### RECORDED DATA
####

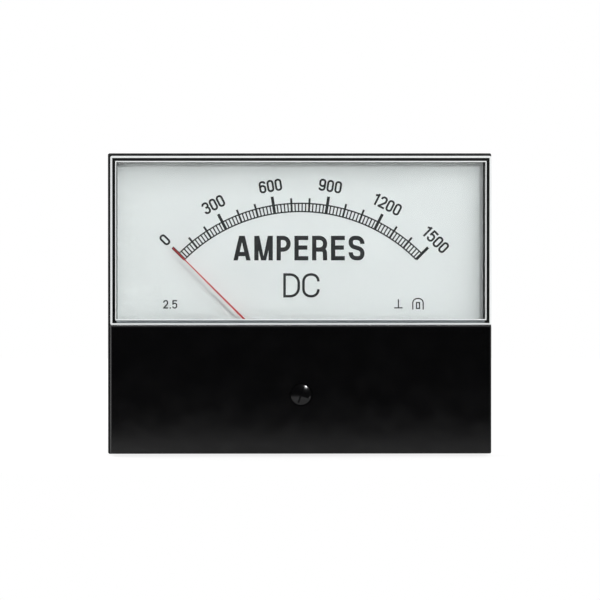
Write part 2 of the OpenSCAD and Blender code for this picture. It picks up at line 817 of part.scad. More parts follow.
// A staff on one end of the coil, drawn from its foot's rear face at 0 forwards
module staff(length) {
    bar(staff_foot_d / 2, -staff_foot_t, 0);
    bar(staff_r, -length, -staff_foot_t + tiny);
    bar(pivot_r, -length - pivot_len + pivot_r, -length + tiny);
    bar(tiny, -length - pivot_len, -length - pivot_len + pivot_r + tiny, pivot_r);
}

// The shoulder of each staff stops just short of its jewel screw
module pivot_staffs() {
    shoulder = spring_room / 2;
    color("#9fa3a6") at_zero() {
        translate([0, y_coil, 0]) staff(y_coil - y_front_jewel - shoulder);
        translate([0, y_coil_back, 0]) mirror([0, 1, 0]) staff(y_rear_jewel - y_coil_back - shoulder);
    }
}

// Flat tapered blade on a round boss
module pointer() {
    color("#c8322c") at_zero() difference() {
        union() {
            bar(staff_d, y_pointer, y_pointer_back);
            slab(y_pointer, y_pointer_back) polygon([
                [-pointer_root_w / 2, staff_r], [-pointer_tip_w / 2, pointer_len],
                [pointer_tip_w / 2, pointer_len], [pointer_root_w / 2, staff_r],
            ]);
        }
        bar(staff_r + seat_gap, y_pointer - over, y_pointer_back + over);
    }
}

y_cross = y_pointer_back + stack_gap;

// Tail and side arms behind the pointer
module balance_cross() {
    color("#9fa3a6") at_zero() slab(y_cross, y_cross + arm_t) difference() {
        union() {
            circle(staff_d);
            translate([-arm_w / 2, -tail_len]) square([arm_w, tail_len]);
            translate([-side_arm_len, -arm_w / 2]) square([2 * side_arm_len, arm_w]);
        }
        circle(staff_r + seat_gap);
    }
}

// A round weight with a slot through it, slid on the end of an arm that points down
module balance_weight(d, reach) {
    difference() {
        translate([0, y_cross + arm_t / 2, -reach]) cylinder(d = d, h = weight_len);
        translate([-arm_w / 2 - seat_gap, y_cross - seat_gap, -reach - over])
            cube([arm_w + 2 * seat_gap, arm_t + 2 * seat_gap, weight_len + 2 * over]);
    }
}

module balance_weights() {
    color("#c9a24a") at_zero() {
        balance_weight(tail_weight_d, tail_len - weight_len / 4);
        for (turn = [-90, 90]) rotate([0, turn, 0]) balance_weight(side_weight_d, side_arm_len - weight_len / 4);
    }
}

// ---------- hairsprings and zero lever ----------

function spiral_point(t, shift) =
    let (r = collet_d / 2 + shift + (spring_r - collet_d / 2) * t, a = 360 * spring_turns * t)
    [r * sin(a), r * cos(a)];

// A flat spiral from the collet out to its tag, which lies straight above the pivot
module hairspring(y0, y1) {
    steps = spring_turns * 30;
    half = spring_strip_t / 2;
    difference() {
        union() {
            slab(y0, y1) polygon(concat(
                [for (i = [0 : steps]) spiral_point(i / steps, half)],
                [for (i = [steps : -1 : 0]) spiral_point(i / steps, -half)]
            ));
            bar(collet_d / 2 + half, y0, y1);
        }
        bar(staff_r + seat_gap, y0 - over, y1 + over);
    }
}

module front_hairspring() {
    color("#c9a24a") at_pivot() hairspring(y_front_spring, y_front_spring_back);
}

module rear_hairspring() {
    color("#c9a24a") at_pivot() hairspring(y_rear_spring, y_rear_spring_back);
}

// A tab that stands off the bridge to hold a spring's outer end
module spring_tab(y0, y1) {
    inner = spring_r + spring_strip_t / 2 + seat_gap;
    translate([-lever_w / 4, y0, inner]) cube([lever_w / 2, y1 - y0, lever_t]);
}

// Insulated tag on the rear bridge for the rear spring and the lead to the resistor
module spring_tag() {
    inner = spring_r + spring_strip_t / 2 + seat_gap;
    color("#c9a24a") at_pivot() {
        spring_tab(y_rear_spring, y_rear_bridge_back + lever_t);
        difference() {
            slab(y_rear_bridge_back, y_rear_bridge_back + lever_t)
                translate([-lever_w / 2, jewel_screw_r + hole_gap]) square([lever_w, inner - jewel_screw_r]);
            hex_bar(jewel_screw_d + hole_gap, y_rear_bridge_back - over, y_rear_bridge_back + over);
        }
    }
}

// Lever on the front jewel screw: its fork takes the adjuster's pin and its tab the front spring
module zero_lever() {
    reach = eccentric_r + eccentric_pin_d;
    inner = spring_r + spring_strip_t / 2 + seat_gap;
    color("#cdd0d2") at_pivot() {
        slab(y_lever, y_lever_back) difference() {
            union() {
                circle(lever_w * 0.72);
                translate([-lever_w / 2, -reach]) square([lever_w, reach]);
                translate([-lever_w / 4, 0]) square([lever_w / 2, inner + lever_t]);
            }
            circle(jewel_screw_r + running_gap);
            translate([-eccentric_pin_d / 2 - hole_gap, -reach - over])
                square([eccentric_pin_d + 2 * hole_gap, over + reach - adjuster_drop + eccentric_pin_d / 2]);
        }
        spring_tab(y_lever_back - tiny, y_front_spring_back);
    }
}

// Black adjuster: slotted head in the skirt's hole, collar behind it and an eccentric pin
module zero_adjuster() {
    head_r = adjuster_head_d / 2;
    neck_y = y_front + cover_t / 2;
    head_y = y_front - adjuster_proud;
    dome_r = 3 * head_r;
    color("#1b1b1b") translate([0, 0, z_pivot - adjuster_drop]) difference() {
        union() {
            intersection() {
                bar(head_r, head_y - over, neck_y + tiny);
                translate([0, head_y + dome_r, 0]) sphere(dome_r, $fn = 96);
            }
            bar(adjuster_hole_d / 2 - running_gap, neck_y, y_collar + tiny);
            bar(adjuster_hole_d / 2 + slot_depth, y_collar, y_collar_back);
            translate([0, 0, -eccentric])
                bar(eccentric_pin_d / 2, y_collar_back - tiny, y_lever_back + stack_gap / 2);
        }
        rotate([0, slot_angle, 0]) translate([-head_r * 0.82, head_y - over, -slot_w / 2])
            cube([head_r * 1.64, over + slot_depth, slot_w]);
        rotate([0, slot_angle, 0]) translate([-slot_w / 4, head_y - over, -head_r * 0.82])
            cube([slot_w / 2, over + slot_depth, head_r * 1.64]);
    }
}

// ---------- terminals and wiring ----------

// Two brass studs, headed inside the barrel's end, with ends a little thinner than their thread
module terminal_studs() {
    color("#c9a24a") at_terminals() {
        hex_bar(nut_r, y_stud_head, y_lug);
        bar(terminal_d / 2, y_lug - tiny, y_outer_nut + nut_t);
        bar(terminal_lead_d / 2, y_outer_nut + nut_t - tiny, y_boss + terminal_len);
    }
}

// On each stud a nut that holds it in the case, and one that clamps the user's lead
module terminal_nuts() {
    color("#c9a24a") at_terminals() for (y = [y_boss + washer_t, y_outer_nut]) difference() {
        hex_bar(nut_r, y, y + nut_t);
        bar(terminal_d / 2 + seat_gap, y - over, y + nut_t + over);
    }
}

module terminal_washers() {
    color("silver") at_terminals() for (y = [y_boss, y_outer_washer]) slab(y, y + washer_t) difference() {
        circle(washer_d / 2);
        circle(terminal_d / 2 + hole_gap);
    }
}

// A ring under each stud's head with a tongue that hangs down for the lead
module solder_lugs() {
    color("silver") at_terminals() slab(y_lug, y_end) difference() {
        union() {
            circle(nut_flats / 2);
            translate([-nut_flats / 4, -lug_len]) square([nut_flats / 2, lug_len]);
        }
        circle(terminal_d / 2 + hole_gap);
    }
}

module resistor_bobbin() {
    color("#d8cfa8") translate(bobbin_place) {
        bar(bobbin_d / 2, 0, bobbin_flange_t);
        bar(bobbin_core_d / 2, bobbin_flange_t - tiny, bobbin_len - bobbin_flange_t + tiny);
        bar(bobbin_d / 2, bobbin_len - bobbin_flange_t, bobbin_len);
    }
}

module resistor_winding() {
    color("#7a4a2a") translate(bobbin_place) difference() {
        bar(resistor_winding_d / 2, bobbin_flange_t, bobbin_len - bobbin_flange_t);
        bar(bobbin_core_d / 2 + seat_gap, 0, bobbin_len);
    }
}

// The leads run from the lugs to the bobbin and the bridge, and from the bobbin to the spring tag
module lead_wires() {
    r = lead_d / 2;
    y_wire = y_lug - r - seat_gap;
    z_lug = terminal_rise - lug_len + r;
    z_bobbin = terminal_rise - bobbin_d / 2 - r - hole_gap;
    y_bobbin = bobbin_place[1] + bobbin_len / 2;
    y_bridge = y_rear_bridge_back + bridge_screw_d * head_height_ratio + r + hole_gap;
    color("#2b2b30") {
        wire([
            [x_terminal, y_wire, z_lug], [x_terminal - lug_len / 2, y_wire, z_lug - lug_len / 4],
            [bobbin_d / 4, y_bobbin, z_bobbin], [0, y_bobbin, z_bobbin],
        ], r);
        wire([
            [-x_terminal, y_wire, z_lug], [-x_terminal, y_wire - lug_len / 4, z_lug - lug_len / 3],
            [-x_post, y_bridge, z_pivot + bridge_w / 2], [-x_post, y_bridge, z_pivot],
        ], r);
    }
}

window_cover();
front_skirt();
base();
cover_screws();
mounting_studs();
dial_plate();
scale_print();
dial_screws();
stop_pins();
yoke_ring();
core_magnet();
core_spacers();
bridge_posts();
front_bridge();
rear_bridge();
bridge_screws();
movement_screws();
front_jewel_screw();
rear_jewel_screw();
bearing_jewels();
jewel_lock_nut();
coil_former();
coil_winding();
pivot_staffs();
pointer();
balance_cross();
balance_weights();
front_hairspring();
rear_hairspring();
spring_tag();
zero_lever();
zero_adjuster();
terminal_studs();
terminal_nuts();
terminal_washers();
solder_lugs();
resistor_bobbin();
resistor_winding();
lead_wires();
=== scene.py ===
# %% [markdown]
# # A moving-coil panel meter
# The real meter is a clear acrylic window and a black skirt on a black moulded base. Inside are
# a printed dial, a red pointer and the moving coil that turns it. The construction comes from a
# CAD model that is already at its real size and place. This lesson gives it its looks: the
# print on the dial, the threads, the moulded marks, and a material for every piece.
#
# Everything is in metres, with X to the viewer's right, Y back through the panel and Z up.

# %% Load the CAD model
import json
import math

import bpy
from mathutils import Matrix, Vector


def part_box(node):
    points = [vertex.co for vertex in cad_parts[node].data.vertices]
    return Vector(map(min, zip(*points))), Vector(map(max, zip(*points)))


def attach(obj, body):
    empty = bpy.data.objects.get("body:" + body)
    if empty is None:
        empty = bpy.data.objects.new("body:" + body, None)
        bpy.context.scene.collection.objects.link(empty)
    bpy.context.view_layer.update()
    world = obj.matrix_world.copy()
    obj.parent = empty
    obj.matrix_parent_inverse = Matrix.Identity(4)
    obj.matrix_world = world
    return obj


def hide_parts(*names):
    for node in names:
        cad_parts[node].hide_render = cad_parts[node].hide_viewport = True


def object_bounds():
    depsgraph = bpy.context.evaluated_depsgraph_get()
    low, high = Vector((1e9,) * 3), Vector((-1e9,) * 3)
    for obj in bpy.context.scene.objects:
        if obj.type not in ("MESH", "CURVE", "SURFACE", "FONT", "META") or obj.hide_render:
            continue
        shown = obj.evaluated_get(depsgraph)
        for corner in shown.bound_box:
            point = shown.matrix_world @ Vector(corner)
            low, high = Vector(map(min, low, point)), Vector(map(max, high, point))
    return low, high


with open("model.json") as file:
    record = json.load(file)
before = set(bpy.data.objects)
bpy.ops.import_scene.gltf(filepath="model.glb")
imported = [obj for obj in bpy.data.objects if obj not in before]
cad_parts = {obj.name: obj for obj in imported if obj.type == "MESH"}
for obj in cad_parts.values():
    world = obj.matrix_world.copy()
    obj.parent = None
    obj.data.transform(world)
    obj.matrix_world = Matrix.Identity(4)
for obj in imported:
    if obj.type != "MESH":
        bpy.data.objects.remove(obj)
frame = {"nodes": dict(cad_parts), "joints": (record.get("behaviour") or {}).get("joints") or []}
cad_low, cad_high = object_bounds()
nodes = frame["nodes"]
for plain in list(bpy.data.materials):               # the CAD's placeholder colours
    bpy.data.materials.remove(plain)
MM = 0.001
print("CAD nodes:", len(nodes), "box from", tuple(cad_low), "to", tuple(cad_high))

# %% [markdown]
# ## Places to work from
# A dressed model stays right when the CAD changes only if nothing is placed by eye. So the
# places are read from the CAD nodes' boxes: the dial's printed side, the axis that the pointer
# turns on, the terminals' axes and the panel's plane.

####

### TASK STATEMENT
Return every line from the one holding "if obj.type not" through the end of the data, exactly as it appears, with both ends kept and nothing else.

### ANSWER FOR THE TASK
        if obj.type not in ("MESH", "CURVE", "SURFACE", "FONT", "META") or obj.hide_render:
            continue
        shown = obj.evaluated_get(depsgraph)
        for corner in shown.bound_box:
            point = shown.matrix_world @ Vector(corner)
            low, high = Vector(map(min, low, point)), Vector(map(max, high, point))
    return low, high


with open("model.json") as file:
    record = json.load(file)
before = set(bpy.data.objects)
bpy.ops.import_scene.gltf(filepath="model.glb")
imported = [obj for obj in bpy.data.objects if obj not in before]
cad_parts = {obj.name: obj for obj in imported if obj.type == "MESH"}
for obj in cad_parts.values():
    world = obj.matrix_world.copy()
    obj.parent = None
    obj.data.transform(world)
    obj.matrix_world = Matrix.Identity(4)
for obj in imported:
    if obj.type != "MESH":
        bpy.data.objects.remove(obj)
frame = {"nodes": dict(cad_parts), "joints": (record.get("behaviour") or {}).get("joints") or []}
cad_low, cad_high = object_bounds()
nodes = frame["nodes"]
for plain in list(bpy.data.materials):               # the CAD's placeholder colours
    bpy.data.materials.remove(plain)
MM = 0.001
print("CAD nodes:", len(nodes), "box from", tuple(cad_low), "to", tuple(cad_high))

# %% [markdown]
# ## Places to work from
# A dressed model stays right when the CAD changes only if nothing is placed by eye. So the
# places are read from the CAD nodes' boxes: the dial's printed side, the axis that the pointer
# turns on, the terminals' axes and the panel's plane.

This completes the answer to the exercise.